In TRX V SOUTHAMPTON FC (2022) EWHC B7 Master Brown, armed with the proposed new Guideline Rates before they came into effect, applied the 2021 Guideline Rates to work undertaken as far back as 2017. He stated: “I do think some enhancement is appropriate even on the proposed rates that are set out in the new GHR, CJC consultation documents. I think some uplift is appropriate having regard to the nature of the case. I do not think that there is any warrant for straightforward inflationary increases from the 2010 Guideline rates, not least given the more recent proposals…There are all kinds of matters which determine, it seems to me, the reasonableness of the rate, not least of which is the availability of other firms who might have provided a competent and reasonable service.”

Master Brown concluded:

“I think the rates claimed are too high. I consider that the appropriate rate for a grade A is £330 an hour, and this is for work during the period 1 2017/18/19; for a grade B fee earner, £250 per hour, for the grade C, £210, and the grade D, £135.”

In R v BARTS NHS TRUST (2022) EWHC B3 (Costs), Master Rowley said “Where the work is as recent as 2019, it seems to me there is really no argument that the correct starting point is the 2021 guideline figures”...., adding “ Given the vital nature of these proceedings, it seems to me that the hourly rates claimed are in fact entirely reasonable and that there is little need to go through the seven pillars of Wisdom (ignoring the budgeting aspect) in CPR 44.4(3) in any detail. In particular, it is hard to imagine any case involving more importance to the client or, given the need for urgent action, one which would score more heavily on the circumstances in which the work was done.” He allowed the rates claimed, which exceeded the 2021 Guidelines.

Although paragraph 28 of the 2021 Guidance to the summary Assessment of Costs states that the figures “may also be a helpful starting point on detailed assessment”, in SAMSUNG-v-LG (2022) EWCA Civ 466 Males LJ was sympathetic to the arguments raised on behalf of LG, that the hourly rates in competition litigation are alway high and held that there was no justification in exceeding the guideline rates in the absence of “a clear and compelling justification”. However, this decision was on the facts of this particular case and despite being a decision of the Court of Appeal, most cost assessment hearings will treat the guidelines as starting point, depending on the applicable factors under CPR 44.4(3) as Master Rowley did in R-v-Barts above.

And to assist in the approach to exceeding the GHR, we must remember the pre-CPR approach to hourly rates has long since been endorsed in Higgs-v-Camden & Islington Health Authority  [2003] EWHC 15 QB

Where Fulford J, sitting with assessors, considered the Costs Judge’s approach in adopting the pre-CPR approach to hourly rates, taking a notional expense rate based on the guideline rates being calculated on a 50% mark-up for care and conduct, going on to allow a 100% mark-up in this complex birth trauma cerebral palsy case, which based on an A Factor of £150 per hour, produced a composite hourly rate of £300 per hour.

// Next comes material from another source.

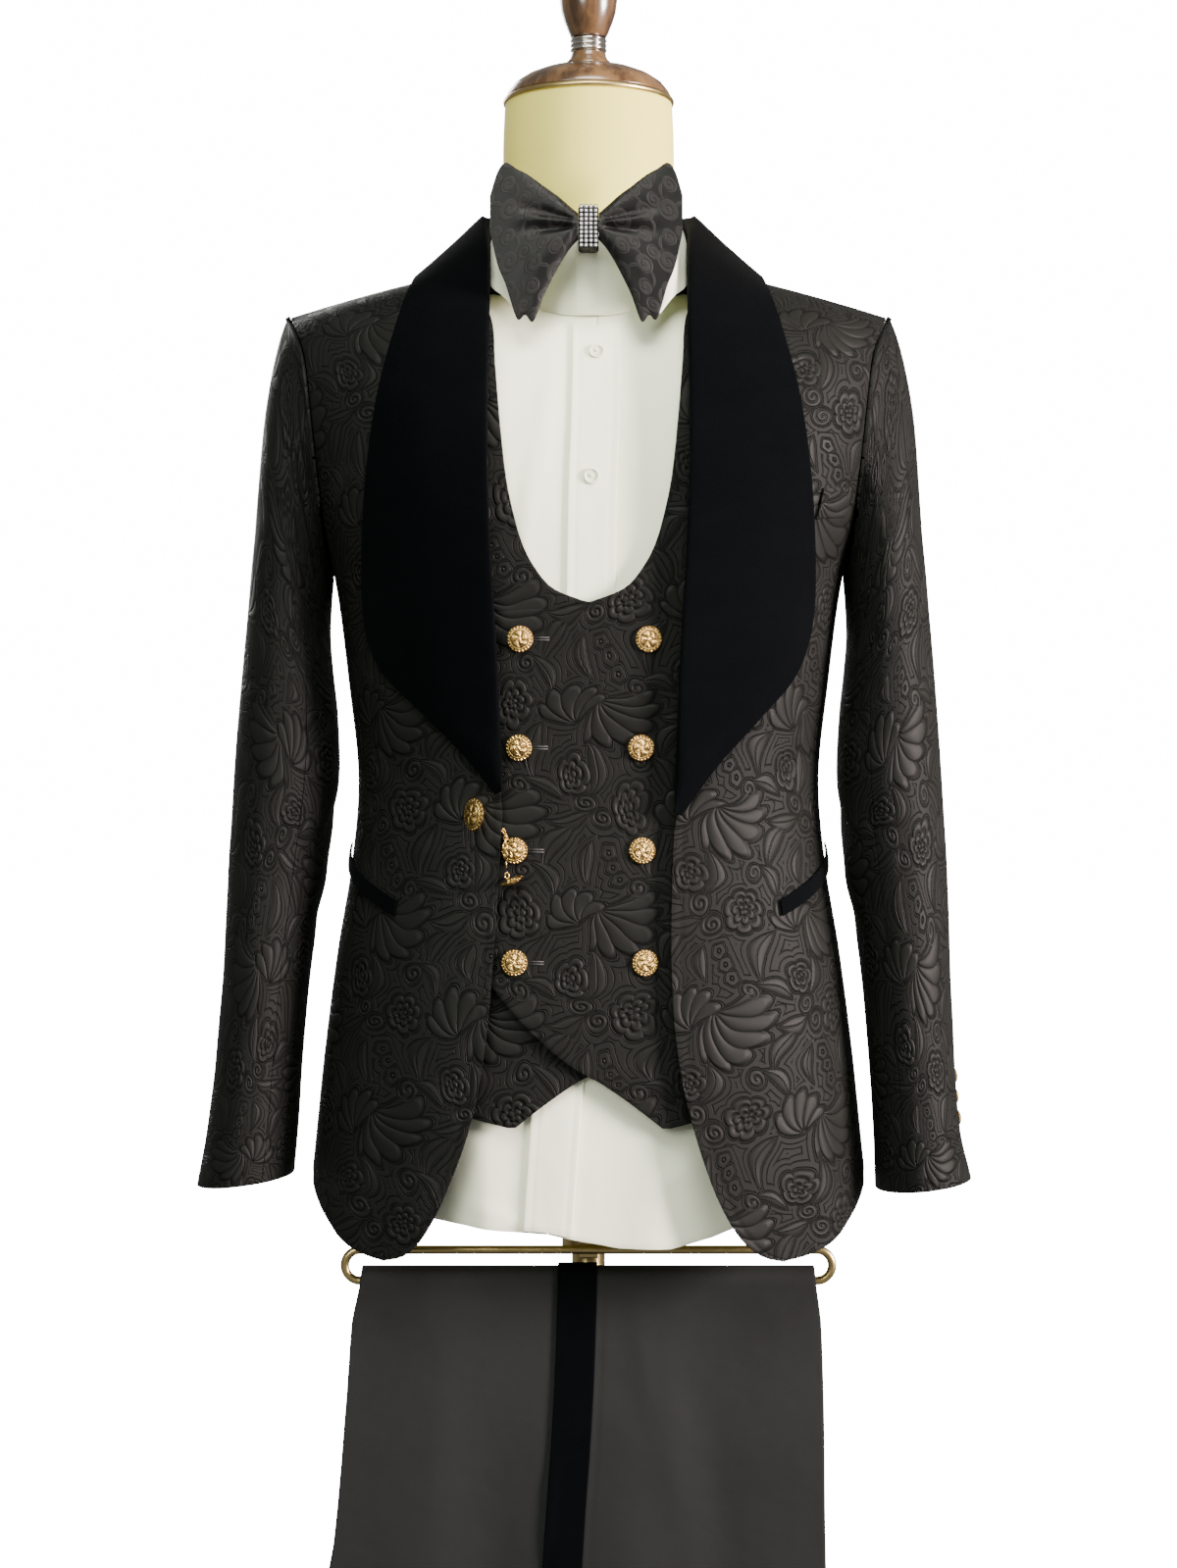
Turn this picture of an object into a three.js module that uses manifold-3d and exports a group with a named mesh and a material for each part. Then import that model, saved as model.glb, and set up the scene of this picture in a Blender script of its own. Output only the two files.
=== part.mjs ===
// A three-piece tuxedo with its shirt and bow tie, worn by a limbless dress form on a pole stand, with the
// trousers hung over the stand's bar. Millimetres, +Z up, the front faces -Y, the wearer's left is +X, and
// the origin is the middle of the base's underside.
import * as THREE from "three";
import { mergeVertices } from "three/addons/utils/BufferGeometryUtils.js";
import Module from "manifold-3d";

const wasm = await Module();
wasm.setup();

// Driving sizes of the cloth and the seams
const CLOTH = { jacket: 2, waistcoat: 1.8, shirt: 1.1, velvet: 2.2, trousers: 1.6 };
const SEAM = 0.4;
const SHOULDER_SEAM = 0.9;
const TRIM_GAP = 0.35;
const WELT_GAP = 1.1;

// Where each garment lies between the form (0) and the jacket's outer face (1)
const FORM = -0.18;
const SHIRT = 0.14;
const WAISTCOAT = 0.62;
const JACKET = 1;

const COLOUR = { brocade: 0x24231f, velvet: 0x07080b, shirt: 0xe9eae0, satin: 0x2b2d2c, gold: 0xc79a3f,
  linen: 0xe3dba8, walnut: 0x4a3f2c, brass: 0xb39a4a, steel: 0xb9b9b4, wool: 0x2c2c2b };
const FINISH = { brocade: [0.7, 0], velvet: [0.95, 0], shirt: [0.8, 0], satin: [0.45, 0], gold: [0.3, 1],
  linen: [0.8, 0], walnut: [0.4, 0], brass: [0.3, 1], steel: [0.3, 1], wool: [0.8, 0] };

const tuxedo = new THREE.Group();

function add(name, geometry, material) {
  const [roughness, metalness] = FINISH[material];
  const mesh = new THREE.Mesh(geometry,
    new THREE.MeshStandardMaterial({ color: COLOUR[material], roughness, metalness }));
  mesh.name = name;
  tuxedo.add(mesh);
  return mesh;
}

// Arithmetic for tables and curves
const lerp = (a, b, t) => a + (b - a) * t;
const rad = (degrees) => (degrees * Math.PI) / 180;
const bump = (value, centre, reach) => Math.exp(-(((value - centre) / reach) ** 2));
const smooth = (t) => t * t * (3 - 2 * t);
const clamp = (t, low = 0, high = 1) => Math.min(high, Math.max(low, t));

// Reads a column of a table at a row number that may lie between two rows, along a smooth curve.
function read(rows, column, at) {
  const i = clamp(Math.floor(at), 0, rows.length - 2);
  const [a, b, c, d] = [i - 1, i, i + 1, i + 2].map((k) => rows[clamp(k, 0, rows.length - 1)][column]);
  const t = at - i;
  const before = i === 0 ? c - b : (c - a) / 2;
  const after = i === rows.length - 2 ? c - b : (d - b) / 2;
  const square = (3 * (c - b) - 2 * before - after) * t * t;
  return b + before * t + square + (2 * (b - c) + before + after) * t * t * t;
}

// Reads a column at a value of another column that only rises.
function readAt(rows, key, column, value) {
  let i = 0;
  while (i < rows.length - 2 && rows[i + 1][key] < value) i += 1;
  const t = clamp((value - rows[i][key]) / (rows[i + 1][key] - rows[i][key]));
  return read(rows, column, i + t);
}

// Evenly spaced parameters from 0 to 1 that also hit each stop.
function steps(count, ...stops) {
  const marks = [0, ...stops, 1];
  const list = [];
  marks.slice(1).forEach((end, k) => {
    const n = Math.max(1, Math.round(count * (end - marks[k])));
    for (let i = 0; i < n; i += 1) list.push(lerp(marks[k], end, i / n));
  });
  return [...list, 1];
}

// A closed wall between the points at(u, v, 0) of its outer face and at(u, v, 1) of its inner face.
function wall(us, vs, at) {
  const positions = [];
  const index = [];
  const width = us.length;
  const count = width * vs.length;
  for (const face of [0, 1]) {
    for (const v of vs) {
      for (const u of us) positions.push(...at(u, v, face).toArray());
    }
  }
  const id = (i, j, face) => face * count + j * width + i;
  const quad = (a, b, c, d) => index.push(a, b, c, a, c, d);
  for (let j = 0; j < vs.length - 1; j += 1) {
    for (let i = 0; i < width - 1; i += 1) {
      quad(id(i, j, 0), id(i + 1, j, 0), id(i + 1, j + 1, 0), id(i, j + 1, 0));
      quad(id(i, j, 1), id(i, j + 1, 1), id(i + 1, j + 1, 1), id(i + 1, j, 1));
    }
    quad(id(0, j, 0), id(0, j + 1, 0), id(0, j + 1, 1), id(0, j, 1));
    quad(id(width - 1, j, 0), id(width - 1, j, 1), id(width - 1, j + 1, 1), id(width - 1, j + 1, 0));
  }
  const top = vs.length - 1;
  for (let i = 0; i < width - 1; i += 1) {
    quad(id(i, 0, 0), id(i, 0, 1), id(i + 1, 0, 1), id(i + 1, 0, 0));
    quad(id(i, top, 0), id(i + 1, top, 0), id(i + 1, top, 1), id(i, top, 1));
  }
  return facingOut(positions, index);
}

// A solid through closed rings of equal length, with a flat cap on the first and the last.
function solidThrough(rings) {
  const n = rings[0].length;
  const positions = rings.flat().flatMap((p) => p.toArray());
  const index = [];
  for (let j = 0; j < rings.length - 1; j += 1) {
    for (let i = 0; i < n; i += 1) {
      const [a, b, c, d] = [j * n + i, j * n + ((i + 1) % n), (j + 1) * n + ((i + 1) % n), (j + 1) * n + i];
      index.push(a, b, c, a, c, d);
    }
  }
  for (const [j, turn] of [[0, 1], [rings.length - 1, 0]]) {
    const centre = rings[j].reduce((sum, p) => sum.add(p), new THREE.Vector3()).divideScalar(n);
    const middle = positions.length / 3;
    positions.push(...centre.toArray());
    for (let i = 0; i < n; i += 1) {
      const [a, b] = [j * n + i, j * n + ((i + 1) % n)];
      index.push(...(turn ? [b, a, middle] : [a, b, middle]));
    }
  }
  return facingOut(positions, index);
}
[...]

Of course Pre-CPR authorities support a mark-up of as much as 150%!

And how to measure the percentage uplift for care and conduct? In litigation it is CPR 44.4(3) and the “Pillars of Wisdom” which are reflected equally (with some additions and minus costs budgeting) in The Solicitors' (Non-Contentious Business) Remuneration Order 1994.

Summary

The fact remains that hourly rates are approached differently at different levels of the court, yet I hazard to suggest that despite the engrained reliance in the GHR in both justifying and disputing costs, there is no doubt in my mind that assessing courts, especially the SCCO weigh up the Pillars of Wisdom against the background of the case, whereas Higher Courts perhaps adopt more of a “going rate for the job” approach.

Whatever is the right approach, the net result is often similar. Litigants and indeed non-contentious lawyers looking at retainer rates should assess and value the job, remember to value themselves, remain mindful of the factors in the “Pillars” and treat the GHR as an out-of-date yardstick, not a straight jacket!

Richard Allen is a Costs Lawyer and Senior Pricing Consultant at Burcher Jennings and Virtual Pricing Director.